So now let's take a look at some of -- is there a question up there?
STUDENT: Why would two atoms decide to [INAUDIBLE].
PROFESSOR: Well, they don't want to. It's a higher energy situation. So we'll start to look at molecules and we'll see if we take two atoms and we fill in our molecular orbital and it turns out that they have more anti-bonding orbitals than bonding, that's -- a diatomic molecule we'll never see.
So it helps us predict, will we see this, for example, h 2, which we're going to be about to do, we'll see is stabilized because it has more bonding than anti-bonding. So we'll predict, yes, there's a bond here. That's a really good question.
So, let's go ahead and do this and take a look at some of the actual atoms that we can think about and think about them in molecules. So our simplest case that we started talking about was molecular hydrogen.

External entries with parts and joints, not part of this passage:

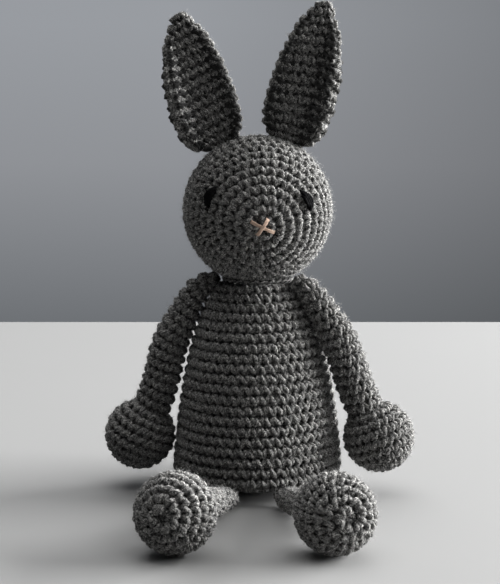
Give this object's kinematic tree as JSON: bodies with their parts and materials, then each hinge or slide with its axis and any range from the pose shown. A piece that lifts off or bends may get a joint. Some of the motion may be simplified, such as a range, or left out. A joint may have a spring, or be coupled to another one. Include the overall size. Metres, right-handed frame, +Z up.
{
  "type": "stuffed bunny",
  "caption": "Sitting crocheted bunny with a round head, tall cupped ears, a bell-shaped body, and floppy arms and legs that end in balls.",
  "frame": {"origin": "middle of the base's resting patch, on the surface that the toy sits on", "axes": "+Z up along the body's axis; the face looks along -Y; +X is the side of the toy's left arm, on the right as it is seen from the front"},
  "size_m": [0.1462, 0.157, 0.2227],
  "materials": {
    "grey_yarn": "matte",
    "stuffing": "matte",
    "eye_yarn": "matte",
    "nose_yarn": "matte"
  },
  "bodies": {
    "torso": {"body_shell": "grey_yarn", "body_stuffing": "stuffing"},
    "neck": {"neck_seam": "grey_yarn"},
    "head": {"head_shell": "grey_yarn", "head_stuffing": "stuffing", "left_eye": "eye_yarn", "right_eye": "eye_yarn", "nose_under": "nose_yarn", "nose_over": "nose_yarn"},
    "left_arm_root": {"left_arm_knot": "grey_yarn"},
    "left_arm": {"left_arm_shell": "grey_yarn", "left_arm_stuffing": "stuffing"},
    "left_leg_root": {"left_leg_knot": "grey_yarn"},
    "left_leg": {"left_leg_shell": "grey_yarn", "left_leg_stuffing": "stuffing"},
    "left_ear_root": {"left_ear_knot": "grey_yarn"},
    "left_ear": {"left_ear": "grey_yarn"},
    "right_arm_root": {"right_arm_knot": "grey_yarn"},
    "right_arm": {"right_arm_shell": "grey_yarn", "right_arm_stuffing": "stuffing"},
    "right_leg_root": {"right_leg_knot": "grey_yarn"},
    "right_leg": {"right_leg_shell": "grey_yarn", "right_leg_stuffing": "stuffing"},
    "right_ear_root": {"right_ear_knot": "grey_yarn"},
    "right_ear": {"right_ear": "grey_yarn"}
  },
  "joints": [
    {"name": "neck_turn", "type": "hinge", "parent": "torso", "child": "neck", "pos_m": [0, 0, 0.13005], "axis": [0, 0, 1], "range_deg": [-45, 45], "stiffness_Nm_per_rad": 0.02},
    {"name": "neck_nod", "type": "hinge", "parent": "neck", "child": "head", "pos_m": [0, 0, 0.13005], "axis": [1, 0, 0], "range_deg": [-20, 20], "stiffness_Nm_per_rad": 0.05},
    {"name": "left_arm_swing", "type": "hinge", "parent": "torso", "child": "left_arm_root", "pos_m": [-0.02697, 0, 0.094], "axis": [-1, 0, 0], "range_deg": [-45, 120]},
    {"name": "left_arm_spread", "type": "hinge", "parent": "left_arm_root", "child": "left_arm", "pos_m": [-0.02697, 0, 0.094], "axis": [0, 1, 0], "range_deg": [0, 75]},
    {"name": "right_arm_swing", "type": "hinge", "parent": "torso", "child": "right_arm_root", "pos_m": [0.02381, -0.01266, 0.094], "axis": [-0.8829, 0.4695, 0], "range_deg": [-33, 132]},
    {"name": "right_arm_spread", "type": "hinge", "parent": "right_arm_root", "child": "right_arm", "pos_m": [0.02381, -0.01266, 0.094], "axis": [-0.4695, -0.8829, 0], "range_deg": [0, 75]},
    {"name": "left_leg_splay", "type": "hinge", "parent": "torso", "child": "left_leg_root", "pos_m": [-0.01376, -0.04088, 0.005], "axis": [0, 0, -1], "range_deg": [-8.5, 30], "stiffness_Nm_per_rad": 0.004},
    {"name": "left_leg_lift", "type": "hinge", "parent": "left_leg_root", "child": "left_leg", "pos_m": [-0.01376, -0.04088, 0.005], "axis": [-0.9478, 0.319, 0], "range_deg": [0, 60]},
    {"name": "right_leg_splay", "type": "hinge", "parent": "torso", "child": "right_leg_root", "pos_m": [0.01261, -0.04125, 0.005], "axis": [0, 0, 1], "range_deg": [-7, 30], "stiffness_Nm_per_rad": 0.004},
    {"name": "right_leg_lift", "type": "hinge", "parent": "right_leg_root", "child": "right_leg", "pos_m": [0.01261, -0.04125, 0.005], "axis": [-0.9563, -0.2924, 0], "range_deg": [0, 60]},
    {"name": "left_ear_lean", "type": "hinge", "parent": "head", "child": "left_ear_root", "pos_m": [-0.0186, 0, 0.16704], "axis": [0, -1, 0], "range_deg": [-6, 20], "stiffness_Nm_per_rad": 0.01},
    {"name": "left_ear_bend", "type": "hinge", "parent": "left_ear_root", "child": "left_ear", "pos_m": [-0.0186, 0, 0.16704], "axis": [0.9636, 0, 0.2672], "range_deg": [-45, 75], "stiffness_Nm_per_rad": 0.01},
    {"name": "right_ear_lean", "type": "hinge", "parent": "head", "child": "right_ear_root", "pos_m": [0.0148, 0, 0.16872], "axis": [0, 1, 0], "range_deg": [-6, 20], "stiffness_Nm_per_rad": 0.01},
    {"name": "right_ear_bend", "type": "hinge", "parent": "right_ear_root", "child": "right_ear", "pos_m": [0.0148, 0, 0.16872], "axis": [0.9636, 0, -0.2672], "range_deg": [-45, 75], "stiffness_Nm_per_rad": 0.01}
  ]
}
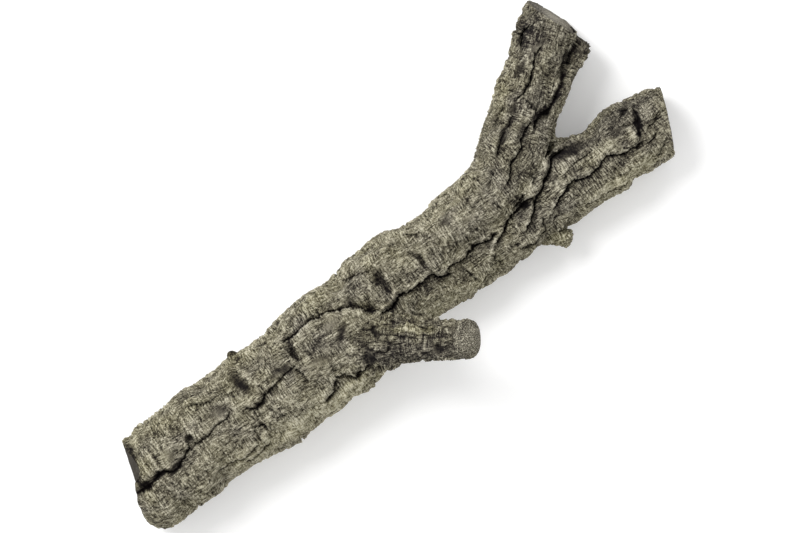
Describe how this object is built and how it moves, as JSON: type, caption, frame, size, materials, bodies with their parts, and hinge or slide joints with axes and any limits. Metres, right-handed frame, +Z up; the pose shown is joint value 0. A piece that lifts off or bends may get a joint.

I want to finish this discussion by including the anti-bonding orbital, and this is a tip for you when you're drawing your molecular orbital diagrams, any time you draw a bonding orbital, there is also an anti-bonding orbital that exists. It might not have any electrons in it, but it still exists, so you need to draw these into your molecular orbital diagram. So I wanted to make sure you have a complete set for hydrogen in your notes.
So let's take a look at this. Hydrogen, we can first draw in our atomic electrons. So there's one electron in each hydrogen atom. And then this means we'll have a total of two electrons in our hydrogen molecule, so we can fill both of those into the sigma 1 s orbital, the bonding orbital. We don't have to put anything into the anti-bonding orbital, so that's great. What we've seen is we have a net lowering of energy of the molecule versus the individual atoms.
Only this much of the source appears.